Trust: The most valuable commodity in the Universe.

Trust: The bridge between the known and the known.

Trust: The voice that tells you it’s okay to make the leap in the dark. To take that job, buy that house, ask that person to spend the remainder of eternity with you, and you alone.

The Business of Pleasure, like most businesses, but more than most businesses, is built on trust. Every day, every hour, audiences queue up to put down their hard earned pennies in the belief that they (and their partner, their family, their friends, their colleagues, delete as appropriate) will receive an unforgettable and (hopefully) life-changing experience. Whatever that experience may ultimately look, sound, taste or feel like.

And behind very theatre show, concert, and event, every trip and visit to attractions, galleries and theme parks, there are vast unseen chains of collaboration at work, with every individual participant trusting that all the other collaborators contributing to the process will deliver what is expected of them.

For our audiences, our visitors and guests, the trust dynamic is simpler and less scary, because their exposure to uncertainty, their personal vulnerability, is limited to relatively low financial cost and a short window of risk. The easiest way for our customers, our companies' life-blood, to make the decision to purchase our experiences is if they receive a word of mouth recommendation from someone they know and whose opinions they value. This kind of ‘transferred trust’ may also come from a wider search for reassurance which may include online reviews and ratings of the event. Or the trust may be transferred as a result of effective messaging from the event’s marketers and advertisers, which, by achieving high levels of resonance, differentiation and substantiation, reduce the uncertainty and vulnerability further.


But when it comes to longer-term interactions built on trust, we need to have a look under the bonnet to get a better idea of how trust works, kick the tyres a bit, take trust for a spin.

In our dealings with our fellow humans, and the machines increasingly attempting to engage with us, there are two components to trust:

“Can Do?” Is this person (or robot) capable of delivering on the expectations I entrust to them?

“Will Do?” They may have the required competencies, but can I rely on them to engage these competencies effectively, and consistently, on my behalf in order to deliver on my expectations?

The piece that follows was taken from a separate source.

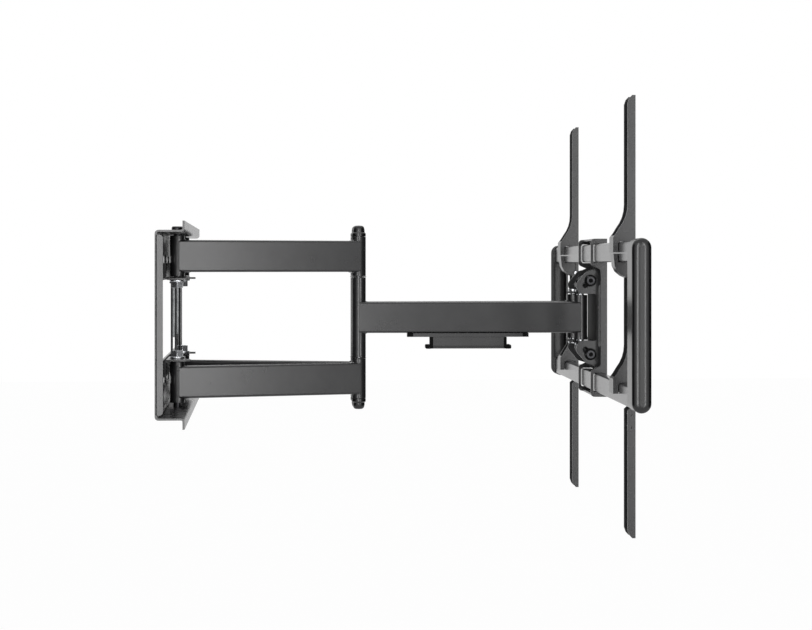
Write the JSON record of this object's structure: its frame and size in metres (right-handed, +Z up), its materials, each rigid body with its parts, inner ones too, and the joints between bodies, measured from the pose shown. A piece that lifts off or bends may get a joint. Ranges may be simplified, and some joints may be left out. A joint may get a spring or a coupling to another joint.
{
  "type": "full motion tv wall mount",
  "caption": "Full motion wall mount for a flat screen: slotted wall plate, folding double arms, swivel and tilt head, two rails and hook-on screen brackets.",
  "frame": {"origin": "on the back face of the wall plate's upper band, midway along it, in the plane of the wall", "axes": "+X from the wall towards the screen, +Z up, +Y away from the viewer of the picture, along the wall plate"},
  "size_m": [0.4947, 0.6425, 0.44],
  "materials": {
    "coat": "satin black powder coat",
    "rail": "smooth black coat",
    "plastic": "semi-gloss black",
    "nylon": "matt black",
    "zinc": "bright zinc",
    "blacksteel": "black oxide"
  },
  "bodies": {
    "wall": {"wall_plate": "coat", "upper_shelf": "coat", "lower_shelf": "coat", "near_strut": "zinc", "far_strut": "zinc", "near_upper_pivot_bolt": "zinc", "near_upper_pivot_nut": "zinc", "near_upper_pivot_washer": "nylon", "near_lower_pivot_bolt": "zinc", "near_lower_pivot_nut": "zinc", "near_lower_pivot_washer": "nylon", "far_upper_pivot_bolt": "zinc", "far_upper_pivot_nut": "zinc", "far_upper_pivot_washer": "nylon", "far_lower_pivot_bolt": "zinc", "far_lower_pivot_nut": "zinc", "far_lower_pivot_washer": "nylon", "near_upper_pivot_pad": "coat", "far_upper_pivot_pad": "coat"},
    "near_inner": {"near_inner_upper_arm": "coat", "near_inner_lower_arm": "coat", "near_elbow_pin": "zinc", "near_upper_elbow_cap": "plastic", "near_upper_elbow_washer": "nylon", "near_lower_elbow_cap": "plastic", "near_lower_elbow_washer": "nylon"},
    "near_outer": {"near_outer_arm": "coat", "near_head_pin": "zinc", "cable_clip_base": "plastic", "cable_clip_cover": "plastic"},
    "far_inner": {"far_inner_upper_arm": "coat", "far_inner_lower_arm": "coat", "far_elbow_pin": "zinc", "far_upper_elbow_cap": "plastic", "far_upper_elbow_washer": "nylon", "far_lower_elbow_cap": "plastic", "far_lower_elbow_washer": "nylon"},
    "far_outer": {"far_outer_arm": "coat", "far_head_pin": "zinc"},
    "swivel": {"swivel_bracket": "coat"},
    "screen_frame": {"tilt_carriage": "coat", "upper_rail": "rail", "lower_rail": "rail", "near_end_cap": "plastic", "far_end_cap": "plastic", "near_upper_tilt_bolt": "blacksteel", "near_upper_tilt_nut": "zinc", "near_lower_tilt_bolt": "blacksteel", "near_lower_tilt_nut": "zinc", "far_upper_tilt_bolt": "blacksteel", "far_upper_tilt_nut": "zinc", "far_lower_tilt_bolt": "blacksteel", "far_lower_tilt_nut": "zinc"},
    "near_bracket": {"near_screen_bracket": "coat", "near_latch_pin": "zinc"},
    "near_latch": {"near_latch": "plastic"},
    "far_bracket": {"far_screen_bracket": "coat", "far_latch_pin": "zinc"},
    "far_latch": {"far_latch": "plastic"}
  },
  "joints": [
    {"name": "fold", "type": "hinge", "parent": "wall", "child": "near_inner", "pos_m": [0.015, -0.064, -0.05657], "axis": [0, 0, -1], "range_deg": [0, 99.9]},
    {"name": "near_elbow_fold", "type": "hinge", "parent": "near_inner", "child": "near_outer", "pos_m": [0.21021, -0.01206, -0.05657], "axis": [0, 0, 1], "range_deg": [-0.3, 186.55]},
    {"name": "head_turn", "type": "hinge", "parent": "near_outer", "child": "swivel", "pos_m": [0.454, -0.022, -0.05657], "axis": [0, 0, 1], "range_deg": [-84.35, 0.3]},
    {"name": "far_wall_fold", "type": "hinge", "parent": "wall", "child": "far_inner", "pos_m": [0.015, 0.064, -0.05657], "axis": [0, 0, 1], "range_deg": [-0.3, 101.42]},
    {"name": "far_elbow_fold", "type": "hinge", "parent": "far_inner", "child": "far_outer", "pos_m": [0.21021, 0.01206, -0.05657], "axis": [0, 0, 1], "range_deg": [-187.04, 0.3]},
    {"name": "tilt", "type": "hinge", "parent": "swivel", "child": "screen_frame", "pos_m": [0.49735, -0.00172, -0.05657], "axis": [0.0401, 0.9992, 0], "range_deg": [-8, 8]},
    {"name": "near_bracket_slide", "type": "slide", "parent": "screen_frame", "child": "near_bracket", "axis": [0.0401, 0.9992, 0], "range_m": [-0.065, 0.145]},
    {"name": "far_bracket_slide", "type": "slide", "parent": "screen_frame", "child": "far_bracket", "axis": [0.0401, 0.9992, 0], "range_m": [-0.145, 0.065]},
    {"name": "near_latch_turn", "type": "hinge", "parent": "near_bracket", "child": "near_latch", "pos_m": [0.47054, -0.21082, -0.01737], "axis": [-0.0401, -0.9992, 0], "range_deg": [0, 40]},
    {"name": "far_latch_turn", "type": "hinge", "parent": "far_bracket", "child": "far_latch", "pos_m": [0.4874, 0.20885, -0.01737], "axis": [-0.0401, -0.9992, 0], "range_deg": [0, 40]}
  ],
  "couplings": [
    {"joint": "near_elbow_fold", "follows": "fold", "ratio": 1.8644},
    {"joint": "head_turn", "follows": "fold", "ratio": -0.84135},
    {"joint": "far_wall_fold", "follows": "fold", "ratio": 1.0122},
    {"joint": "far_elbow_fold", "follows": "fold", "ratio": -1.8693}
  ]
}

A third component also comes into play with human-to-human interactions: ‘Benevolence.’

“Does this person have my best interests at heart?” Are they a warm and caring person who is ‘aware and concerned with the needs and wellbeing of others?’ ...specifically me!

Trust and Leadership

As in most realms of life, there are some natives of The Business of Pleasure who have more influence than others. This, we feel, is the most useful definition of a ‘leader,’ as opposed to a line-manager, political bigwig, or similar functionary higher-up any given corporate ladder. Accepting any leader’s influence involves risk, and it falls to trust once again to reduce our perceptions of vulnerability and uncertainty that ‘following’ anyone naturally arouses. The three factors still apply here, “can do”, “will do” and “benevolence,” but if we drill down a bit further (pun intended) we may, as a recent research paper suggests, identify the role that a leader’s mindfulness may play in winning our trust, for example…

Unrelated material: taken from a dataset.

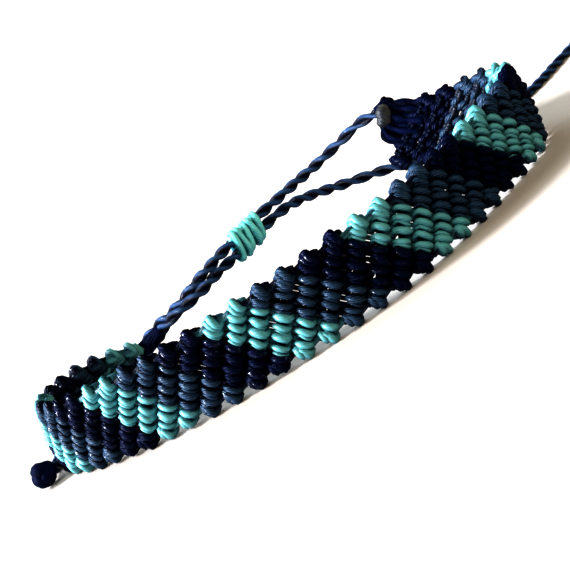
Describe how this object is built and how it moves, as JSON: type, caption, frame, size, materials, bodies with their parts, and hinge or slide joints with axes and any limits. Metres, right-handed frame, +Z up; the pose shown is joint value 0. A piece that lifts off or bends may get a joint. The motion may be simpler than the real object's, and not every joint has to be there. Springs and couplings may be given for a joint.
{
  "type": "friendship bracelet",
  "caption": "Knotted cord bracelet: a band of slanted ribs in an open loop, closed by two twisted cords that run through one sliding knot.",
  "frame": {"origin": "middle of the band's footprint, on the surface that the band's lower edge stands on; the closing cords and what is on them are left out", "axes": "+Z up through the loop, +X along the loop's long way, the outer face of the front to -Y and the closure to +Y"},
  "size_m": [0.1077, 0.0637, 0.0132],
  "materials": {
    "dark_cord": "waxed cord, near-black navy",
    "slate_cord": "waxed cord, dusty slate blue",
    "light_cord": "waxed cord, light turquoise",
    "closing_cord": "waxed two-ply cord, navy"
  },
  "bodies": {
    "root": {"band": "dark_cord", "gather_far": "dark_cord", "gather_near": "dark_cord", "cord_far": "closing_cord", "cord_near": "closing_cord", "sliding_knot": "light_cord", "stopper_far": "dark_cord", "stopper_near": "dark_cord"}
  },
  "joints": []
}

“Can do.” When it comes to perceived ability, greater mindfulness should, it is believed, increase a leader’s ability to view situations less judgementally, with less emotional attachment, and so improve their problem-solving and decision-making. Their greater detachment should also make them more likely to accept input from other team members, feel easier about sharing their personal thoughts and feelings, while generating greater positivity in the form of hope, efficacy, optimism, resilience.

“Will do.” The perception of integrity a leader gives out is ultimately measured in their consistency, both over time and in terms of how closely they live up to what they say they will do. A leader with a high degree of mindfulness should, in theory, be better at regulating both their emotions and behaviour, and so respond to situations on the basis of information presented, a clear picture of aims and constraints, rather than make knee-jerk reactions based on previously established patterns.

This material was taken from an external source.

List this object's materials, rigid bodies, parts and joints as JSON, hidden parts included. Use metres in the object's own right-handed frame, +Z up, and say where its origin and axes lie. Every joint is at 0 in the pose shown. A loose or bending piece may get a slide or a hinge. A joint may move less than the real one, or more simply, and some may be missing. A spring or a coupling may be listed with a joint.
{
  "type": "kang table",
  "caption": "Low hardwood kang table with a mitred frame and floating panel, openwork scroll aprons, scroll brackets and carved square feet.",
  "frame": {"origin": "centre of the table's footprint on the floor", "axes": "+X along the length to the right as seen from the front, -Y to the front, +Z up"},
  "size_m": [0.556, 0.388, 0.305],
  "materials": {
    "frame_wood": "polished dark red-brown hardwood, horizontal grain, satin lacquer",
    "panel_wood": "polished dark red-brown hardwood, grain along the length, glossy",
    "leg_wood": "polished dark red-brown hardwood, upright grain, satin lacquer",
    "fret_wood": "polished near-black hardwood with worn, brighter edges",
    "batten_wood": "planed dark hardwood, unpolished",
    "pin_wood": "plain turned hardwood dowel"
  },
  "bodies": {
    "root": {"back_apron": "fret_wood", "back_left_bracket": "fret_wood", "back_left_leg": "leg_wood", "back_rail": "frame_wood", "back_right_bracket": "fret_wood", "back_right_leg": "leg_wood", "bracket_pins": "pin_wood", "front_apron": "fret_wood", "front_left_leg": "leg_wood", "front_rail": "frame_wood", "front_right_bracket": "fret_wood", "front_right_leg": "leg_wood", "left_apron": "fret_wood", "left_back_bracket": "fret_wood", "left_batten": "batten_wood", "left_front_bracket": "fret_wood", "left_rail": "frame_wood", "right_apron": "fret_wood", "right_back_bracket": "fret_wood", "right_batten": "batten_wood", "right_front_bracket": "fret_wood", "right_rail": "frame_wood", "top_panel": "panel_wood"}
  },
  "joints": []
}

“Benevolence.” Generally speaking, a self-aware leader, who can stand back and consider the thoughts and feelings of those around them, is more likely to be thought of as a warm and benevolent person who considers the interests and welfare of others when making decisions.

Of course, so much of the dynamics of trust rely on how closely the values of those we trust are aligned to our own. And this can be a huge force for good. In recent years we have witnessed a huge rise in ‘ethical’ investment, as multi-national corporations, who previously only had eyes for the bottom line, and ruthlessly pursued it at all costs, now seek to win the trust of more environmentally aware investors and consumers. Of course it may just be that the boards of directors of these corporations have all, simultaneously, experienced a Damascene revelation which has transformed them from cut-throat profiteers, polluters and exploiters of unorganised labour to tree-loving, conservationists who believe in both the Brotherhood of Man and the sanctity of Nature… but personally I think that is taking trust, well, just a little too far.